See docs/QUICKSTART.md#teardown for the platform-wide teardown flow.

Directory Structure

dot/
├── contracts/                # Data product contracts (schemas, SLOs, owners)
│   ├── crash-analytics.yaml
│   ├── highway-conditions.yaml
│   └── transit-performance.yaml
├── data/                     # Sample data + synthetic generators
│   ├── generators/
│   └── open-data/
├── deploy/                   # Deployment parameters / Bicep templates
│   ├── params.dev.json
│   ├── params.gov.json
│   └── teardown.sh
├── domains/                  # dbt models (bronze / silver / gold) and seeds
│   └── dbt/
├── notebooks/                # Synapse / Fabric / Databricks notebooks
│   ├── crash_severity_analysis.py
│   └── highway_safety_prediction.py
├── reports/                  # Power BI report templates and pbix sources
├── ARCHITECTURE.md           # Mermaid + prose architecture diagrams
└── README.md                 # This file

Expected Results

After running the medallion pipeline against the bundled seed data, the Gold layer should populate the following tables.
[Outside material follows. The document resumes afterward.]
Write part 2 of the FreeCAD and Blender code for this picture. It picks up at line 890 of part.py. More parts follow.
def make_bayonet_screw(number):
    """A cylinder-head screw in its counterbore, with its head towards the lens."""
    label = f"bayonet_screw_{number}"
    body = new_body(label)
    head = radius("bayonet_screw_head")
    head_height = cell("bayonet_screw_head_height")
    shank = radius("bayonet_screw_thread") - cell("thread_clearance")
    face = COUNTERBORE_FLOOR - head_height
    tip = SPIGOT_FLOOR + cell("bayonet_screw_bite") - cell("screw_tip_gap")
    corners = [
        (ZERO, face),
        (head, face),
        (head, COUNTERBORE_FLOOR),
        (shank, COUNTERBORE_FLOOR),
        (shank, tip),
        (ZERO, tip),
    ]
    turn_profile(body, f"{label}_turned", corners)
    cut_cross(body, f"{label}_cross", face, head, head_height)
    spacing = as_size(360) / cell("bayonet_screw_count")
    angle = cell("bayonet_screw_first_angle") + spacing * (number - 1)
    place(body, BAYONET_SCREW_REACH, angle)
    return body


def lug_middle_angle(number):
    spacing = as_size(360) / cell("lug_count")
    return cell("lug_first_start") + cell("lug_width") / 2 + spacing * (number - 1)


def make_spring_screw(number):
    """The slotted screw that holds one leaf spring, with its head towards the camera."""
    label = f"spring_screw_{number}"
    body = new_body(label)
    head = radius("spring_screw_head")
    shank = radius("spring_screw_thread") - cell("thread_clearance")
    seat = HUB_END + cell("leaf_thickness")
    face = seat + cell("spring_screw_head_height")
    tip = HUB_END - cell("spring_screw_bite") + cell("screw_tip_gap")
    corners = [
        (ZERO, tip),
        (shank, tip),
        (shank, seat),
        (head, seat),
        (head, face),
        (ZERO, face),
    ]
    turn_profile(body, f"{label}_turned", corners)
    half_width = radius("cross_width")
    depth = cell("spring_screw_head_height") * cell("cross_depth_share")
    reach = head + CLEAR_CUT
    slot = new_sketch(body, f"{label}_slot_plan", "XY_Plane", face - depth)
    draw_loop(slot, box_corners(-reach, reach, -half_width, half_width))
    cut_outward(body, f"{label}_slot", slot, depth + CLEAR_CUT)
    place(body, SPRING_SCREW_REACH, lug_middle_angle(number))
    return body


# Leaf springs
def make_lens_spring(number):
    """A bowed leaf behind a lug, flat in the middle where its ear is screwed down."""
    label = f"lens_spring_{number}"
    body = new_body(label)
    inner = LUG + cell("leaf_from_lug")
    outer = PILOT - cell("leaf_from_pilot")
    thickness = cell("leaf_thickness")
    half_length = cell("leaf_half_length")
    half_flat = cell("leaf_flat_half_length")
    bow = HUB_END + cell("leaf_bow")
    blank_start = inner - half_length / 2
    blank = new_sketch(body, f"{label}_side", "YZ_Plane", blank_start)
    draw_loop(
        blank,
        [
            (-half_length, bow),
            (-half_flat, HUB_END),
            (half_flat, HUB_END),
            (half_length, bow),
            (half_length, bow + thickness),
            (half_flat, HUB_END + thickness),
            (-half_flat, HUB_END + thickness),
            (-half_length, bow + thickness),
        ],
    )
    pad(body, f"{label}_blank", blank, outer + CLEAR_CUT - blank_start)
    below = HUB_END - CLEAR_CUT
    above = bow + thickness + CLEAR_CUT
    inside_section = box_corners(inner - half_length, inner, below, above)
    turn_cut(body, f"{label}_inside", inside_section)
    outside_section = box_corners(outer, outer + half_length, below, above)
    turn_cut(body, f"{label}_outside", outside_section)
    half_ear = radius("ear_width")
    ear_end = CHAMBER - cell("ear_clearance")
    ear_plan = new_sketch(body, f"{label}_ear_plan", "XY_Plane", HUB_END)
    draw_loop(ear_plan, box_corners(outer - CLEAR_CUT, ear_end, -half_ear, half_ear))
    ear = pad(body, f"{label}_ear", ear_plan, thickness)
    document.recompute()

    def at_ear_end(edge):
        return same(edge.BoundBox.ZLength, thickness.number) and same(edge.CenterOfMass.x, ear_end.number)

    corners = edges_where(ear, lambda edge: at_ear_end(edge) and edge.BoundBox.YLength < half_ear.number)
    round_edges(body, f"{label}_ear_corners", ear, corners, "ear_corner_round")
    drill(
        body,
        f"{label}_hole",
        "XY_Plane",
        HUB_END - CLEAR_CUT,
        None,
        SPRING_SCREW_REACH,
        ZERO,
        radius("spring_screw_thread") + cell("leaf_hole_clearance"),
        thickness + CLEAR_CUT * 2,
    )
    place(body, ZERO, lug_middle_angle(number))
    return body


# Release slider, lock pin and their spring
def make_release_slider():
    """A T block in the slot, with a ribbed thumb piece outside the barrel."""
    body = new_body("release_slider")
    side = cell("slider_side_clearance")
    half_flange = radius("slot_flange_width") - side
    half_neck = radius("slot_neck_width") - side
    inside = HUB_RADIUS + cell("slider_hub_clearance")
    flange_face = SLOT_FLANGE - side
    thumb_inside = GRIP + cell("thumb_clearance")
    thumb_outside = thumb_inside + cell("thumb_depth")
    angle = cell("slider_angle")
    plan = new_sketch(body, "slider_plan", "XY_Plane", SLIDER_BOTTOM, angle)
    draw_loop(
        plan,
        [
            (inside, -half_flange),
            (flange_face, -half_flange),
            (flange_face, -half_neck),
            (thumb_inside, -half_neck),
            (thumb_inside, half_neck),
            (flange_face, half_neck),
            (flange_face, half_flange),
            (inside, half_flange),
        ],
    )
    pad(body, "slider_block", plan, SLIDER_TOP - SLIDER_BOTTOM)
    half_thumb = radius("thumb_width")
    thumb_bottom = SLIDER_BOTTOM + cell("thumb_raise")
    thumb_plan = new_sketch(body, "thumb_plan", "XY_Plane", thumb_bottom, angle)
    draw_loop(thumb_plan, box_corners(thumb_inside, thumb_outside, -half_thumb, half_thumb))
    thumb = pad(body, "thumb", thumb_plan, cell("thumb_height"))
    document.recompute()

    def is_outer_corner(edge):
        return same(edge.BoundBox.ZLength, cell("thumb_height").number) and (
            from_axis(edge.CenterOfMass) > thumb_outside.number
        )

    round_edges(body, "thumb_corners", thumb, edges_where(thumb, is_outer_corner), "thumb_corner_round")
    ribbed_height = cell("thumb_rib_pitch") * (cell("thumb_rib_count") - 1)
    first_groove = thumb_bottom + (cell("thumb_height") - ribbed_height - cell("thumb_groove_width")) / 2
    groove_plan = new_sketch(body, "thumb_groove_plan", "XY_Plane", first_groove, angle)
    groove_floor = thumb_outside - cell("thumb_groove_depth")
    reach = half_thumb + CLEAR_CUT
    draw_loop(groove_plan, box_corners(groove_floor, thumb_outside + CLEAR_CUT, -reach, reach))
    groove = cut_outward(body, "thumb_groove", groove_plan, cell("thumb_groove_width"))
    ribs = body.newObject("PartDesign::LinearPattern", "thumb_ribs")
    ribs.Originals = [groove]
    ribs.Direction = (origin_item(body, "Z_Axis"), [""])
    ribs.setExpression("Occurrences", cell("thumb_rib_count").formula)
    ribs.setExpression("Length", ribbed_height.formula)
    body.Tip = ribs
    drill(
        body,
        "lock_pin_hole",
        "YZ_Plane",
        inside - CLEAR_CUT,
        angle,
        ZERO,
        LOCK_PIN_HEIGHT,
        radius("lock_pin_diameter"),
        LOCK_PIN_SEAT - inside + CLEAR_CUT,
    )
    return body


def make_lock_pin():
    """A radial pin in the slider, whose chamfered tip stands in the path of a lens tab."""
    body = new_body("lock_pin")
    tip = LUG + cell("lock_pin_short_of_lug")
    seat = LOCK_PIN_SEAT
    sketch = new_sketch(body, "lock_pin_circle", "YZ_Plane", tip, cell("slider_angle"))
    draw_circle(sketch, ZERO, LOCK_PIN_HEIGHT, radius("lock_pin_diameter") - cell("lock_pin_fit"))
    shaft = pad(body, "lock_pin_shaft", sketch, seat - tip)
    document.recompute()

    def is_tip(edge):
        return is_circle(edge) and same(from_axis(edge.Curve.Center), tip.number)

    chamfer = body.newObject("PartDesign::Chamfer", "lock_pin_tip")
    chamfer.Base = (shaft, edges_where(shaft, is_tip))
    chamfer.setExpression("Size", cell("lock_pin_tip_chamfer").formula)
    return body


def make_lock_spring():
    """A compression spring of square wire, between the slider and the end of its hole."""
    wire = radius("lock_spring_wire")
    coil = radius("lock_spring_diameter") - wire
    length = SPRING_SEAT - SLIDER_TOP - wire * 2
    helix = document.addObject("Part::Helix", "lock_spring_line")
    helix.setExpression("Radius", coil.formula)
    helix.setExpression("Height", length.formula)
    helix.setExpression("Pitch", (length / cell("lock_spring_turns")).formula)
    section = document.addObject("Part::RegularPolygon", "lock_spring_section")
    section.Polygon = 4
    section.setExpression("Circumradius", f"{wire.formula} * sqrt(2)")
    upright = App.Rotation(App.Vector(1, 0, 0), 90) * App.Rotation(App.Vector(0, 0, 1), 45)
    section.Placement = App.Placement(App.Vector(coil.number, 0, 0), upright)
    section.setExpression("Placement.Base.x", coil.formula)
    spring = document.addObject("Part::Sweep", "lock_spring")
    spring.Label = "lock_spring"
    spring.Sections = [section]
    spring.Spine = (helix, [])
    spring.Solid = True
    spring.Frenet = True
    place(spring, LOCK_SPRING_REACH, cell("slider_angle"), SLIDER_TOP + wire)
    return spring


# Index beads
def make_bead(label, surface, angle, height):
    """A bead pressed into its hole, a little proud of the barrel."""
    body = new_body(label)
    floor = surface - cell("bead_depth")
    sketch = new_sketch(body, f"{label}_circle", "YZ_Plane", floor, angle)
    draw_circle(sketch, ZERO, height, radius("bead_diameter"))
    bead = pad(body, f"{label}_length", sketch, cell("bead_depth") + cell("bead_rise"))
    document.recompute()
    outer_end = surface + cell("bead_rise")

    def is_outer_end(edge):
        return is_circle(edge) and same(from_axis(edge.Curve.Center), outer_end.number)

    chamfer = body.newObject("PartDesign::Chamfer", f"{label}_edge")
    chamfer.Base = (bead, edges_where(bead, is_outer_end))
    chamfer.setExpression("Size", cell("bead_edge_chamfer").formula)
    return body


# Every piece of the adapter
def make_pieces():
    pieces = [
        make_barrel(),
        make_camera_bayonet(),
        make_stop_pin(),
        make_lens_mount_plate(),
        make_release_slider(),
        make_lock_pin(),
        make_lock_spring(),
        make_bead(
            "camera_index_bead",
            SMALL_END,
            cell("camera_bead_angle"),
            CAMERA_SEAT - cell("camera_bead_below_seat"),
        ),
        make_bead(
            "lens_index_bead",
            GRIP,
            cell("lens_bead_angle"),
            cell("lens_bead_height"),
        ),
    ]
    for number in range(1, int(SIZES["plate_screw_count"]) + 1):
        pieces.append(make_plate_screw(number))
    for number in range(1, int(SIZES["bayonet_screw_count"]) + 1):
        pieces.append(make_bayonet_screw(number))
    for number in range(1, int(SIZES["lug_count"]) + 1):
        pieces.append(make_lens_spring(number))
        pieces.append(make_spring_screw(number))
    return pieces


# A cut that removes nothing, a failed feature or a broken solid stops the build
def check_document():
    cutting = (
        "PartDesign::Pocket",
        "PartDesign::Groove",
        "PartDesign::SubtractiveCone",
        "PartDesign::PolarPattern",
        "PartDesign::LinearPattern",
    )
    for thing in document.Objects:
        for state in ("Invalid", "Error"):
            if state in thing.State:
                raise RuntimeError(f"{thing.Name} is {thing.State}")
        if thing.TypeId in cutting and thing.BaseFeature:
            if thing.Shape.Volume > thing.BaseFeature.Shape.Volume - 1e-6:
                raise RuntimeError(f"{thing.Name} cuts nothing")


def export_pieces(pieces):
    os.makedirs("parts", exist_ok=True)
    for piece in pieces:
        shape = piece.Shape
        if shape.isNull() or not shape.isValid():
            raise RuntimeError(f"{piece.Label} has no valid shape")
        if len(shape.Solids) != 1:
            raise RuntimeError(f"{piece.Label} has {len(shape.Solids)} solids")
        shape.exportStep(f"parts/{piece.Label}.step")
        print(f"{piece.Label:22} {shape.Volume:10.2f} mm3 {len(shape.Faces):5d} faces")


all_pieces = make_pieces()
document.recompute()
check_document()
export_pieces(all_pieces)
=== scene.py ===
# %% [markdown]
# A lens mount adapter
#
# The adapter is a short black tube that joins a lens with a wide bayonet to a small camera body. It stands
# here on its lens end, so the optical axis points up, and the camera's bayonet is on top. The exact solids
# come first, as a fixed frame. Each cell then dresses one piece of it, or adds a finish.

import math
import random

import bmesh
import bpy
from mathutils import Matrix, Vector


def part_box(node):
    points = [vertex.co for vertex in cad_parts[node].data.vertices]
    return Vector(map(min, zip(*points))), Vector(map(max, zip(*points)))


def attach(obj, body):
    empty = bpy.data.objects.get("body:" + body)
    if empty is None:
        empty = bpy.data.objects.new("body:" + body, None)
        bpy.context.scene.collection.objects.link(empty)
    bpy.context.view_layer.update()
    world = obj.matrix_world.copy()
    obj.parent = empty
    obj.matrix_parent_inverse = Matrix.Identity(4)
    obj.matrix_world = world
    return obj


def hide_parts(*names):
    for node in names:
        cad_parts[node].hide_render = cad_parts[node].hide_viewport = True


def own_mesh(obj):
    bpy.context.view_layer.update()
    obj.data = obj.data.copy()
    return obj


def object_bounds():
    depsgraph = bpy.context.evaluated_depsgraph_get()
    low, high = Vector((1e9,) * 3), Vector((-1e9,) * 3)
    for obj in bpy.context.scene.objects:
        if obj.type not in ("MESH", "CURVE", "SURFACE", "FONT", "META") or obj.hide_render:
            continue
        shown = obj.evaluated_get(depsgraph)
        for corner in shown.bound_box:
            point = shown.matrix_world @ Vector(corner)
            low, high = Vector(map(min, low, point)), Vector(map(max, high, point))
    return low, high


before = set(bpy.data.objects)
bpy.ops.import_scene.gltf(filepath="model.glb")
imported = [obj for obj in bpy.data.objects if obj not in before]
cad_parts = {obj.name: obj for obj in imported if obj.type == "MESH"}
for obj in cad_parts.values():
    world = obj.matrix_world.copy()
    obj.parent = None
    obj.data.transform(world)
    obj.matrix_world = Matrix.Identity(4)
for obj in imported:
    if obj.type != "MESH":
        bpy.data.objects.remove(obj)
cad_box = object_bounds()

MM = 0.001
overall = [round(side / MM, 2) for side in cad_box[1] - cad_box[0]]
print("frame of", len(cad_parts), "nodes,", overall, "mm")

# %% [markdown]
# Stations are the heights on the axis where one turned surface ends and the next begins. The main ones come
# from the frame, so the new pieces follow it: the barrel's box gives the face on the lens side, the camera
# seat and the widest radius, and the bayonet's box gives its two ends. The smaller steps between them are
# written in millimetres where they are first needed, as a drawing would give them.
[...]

Row counts vary with the seed-data generator parameters; the figures below are the approximate scale you should see on a default run.

Gold Table Approximate Rows Notes
gld_infrastructure_priority TODO: capture after first run Populated from Silver via dbt --select tag:gold
gld_safety_hotspots TODO: capture after first run Populated from Silver via dbt --select tag:gold
gld_transit_dashboard TODO: capture after first run Populated from Silver via dbt --select tag:gold

TODO: capture exact counts after the next end-to-end seed run. These are bounded by the seed-data generator parameters in data/generators/.